When the Pegasus pipeline ruptured in March 2013, more than 19,000 barrels of crude oil spilled into the surrounding land in Arkansas and could potentially affect homeowners in other states where the 650-mile long pipeline runs, beginning in Illinois and spanning through Texas. In light of arguments presented by the plaintiffs, U.S. District Judge Brian S. Miller granted partial class certification for current homeowners who possess an easement contract on their home property for the Exxon pipeline.

Exxon argued that the proposed Class of homeowners would not satisfy the Class requirement of commonality, an argument that also arose in Exxon’s motion to dismiss the Pegasus pipeline class action lawsuit last October.

According to the judge’s order for Class approval of the Pegasus pipeline class action lawsuit, “Here, plaintiffs set forth several issues common to the class, most notably whether Exxon has failed to properly operate and maintain the pipeline, and whether such failure constitutes breach of their easement contracts. The answers to these questions are central to the validity of all class members’ claims, and will provide class-wide resolution. Thus, plaintiffs have shown commonality.”

The Exxon pipeline class action lawsuit was originally filed in April 2013, a month after the Pegasus pipeline rupture, by Rudy and Betty Webb and Arnez and Charletha Harper, alleging that the easement contracts required Exxon to maintain the 650 miles of pipeline and that the company’s negligence and breach of contract resulted in the catastrophic oil spill, “the worst oil and tar sands spill in Arkansas history.”

According to the Exxon class action lawsuit, the Webbs and Harpers claim, “breach of contract, for which they seek either rescission of the easement contract, or specific performance,” which would require Exxon to replace the pipeline.

Exxon contested the Webbs and the Harpers as the Class representatives for the Exxon pipeline class action lawsuit, because while both couples own property with an easement contract, neither the Webbs’ nor the Harpers’ property sustained damage related to the oil spill. Additionally, Exxon contends that although Rudy and Betty Webb’s property has an easement contract attached to it, they do not have the pipeline running through the property itself.

Judge Miller did agree with Exxon that the Webbs could not act as Class representatives for Class Members who actually had pipeline running through their property. However, the judge did allow for the Harpers to stand as Class representatives because they had property subject to the easement contract and physically have part of the Exxon pipeline running through their property.

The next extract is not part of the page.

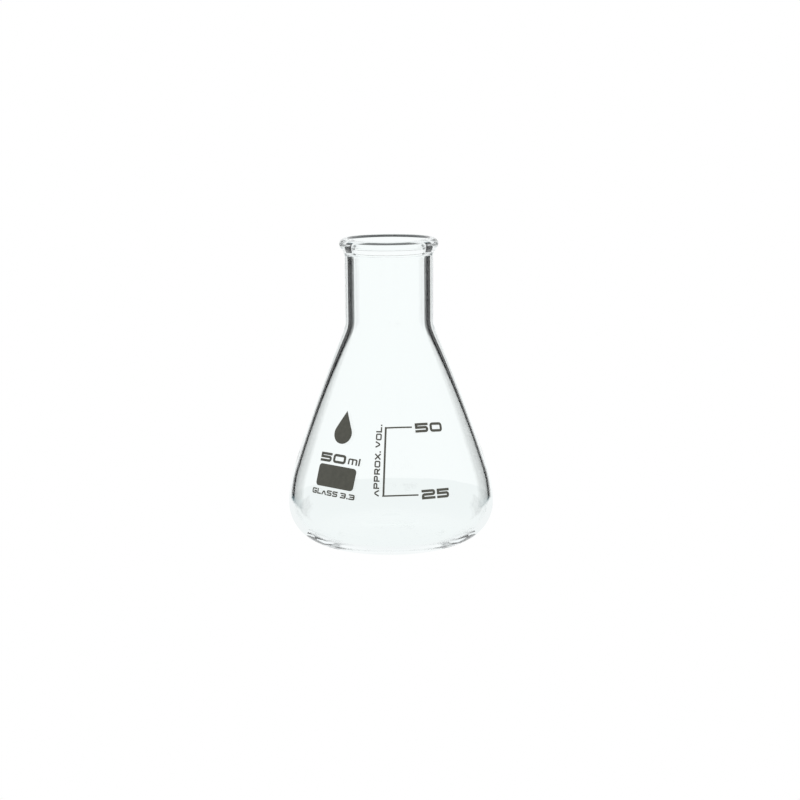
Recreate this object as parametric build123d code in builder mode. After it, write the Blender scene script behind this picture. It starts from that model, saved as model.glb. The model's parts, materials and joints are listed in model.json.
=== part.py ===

According to Judge Miller’s approval of the Exxon pipeline class certification, “now that the class has been narrowed to only include those individuals with both an easement and the pipeline on their property, it should be much simpler to ascertain who is actually affected.”

The proposed Class would include all person who own real property with an easement contract for the Pegasus pipeline and whose property the pipeline physically crosses from Patoka, IL, to Corsicana, TX.

The  plaintiffs are represented by Phillip Duncan, Richard Quintus, William R. Pointer, Justin C. Zachary and Timothy P. Reed of Duncan Firm PA and Thomas P. Thrash and Marcus N. Bozeman of Thrash Law Firm PA.

The Exxon Pipeline Class Action Lawsuit is Rudy F. Webb v. Exxon Mobil Corp., et al., Case No. 4:13-cv-00232, in the U.S. District Court for the Eastern District of Arkansas.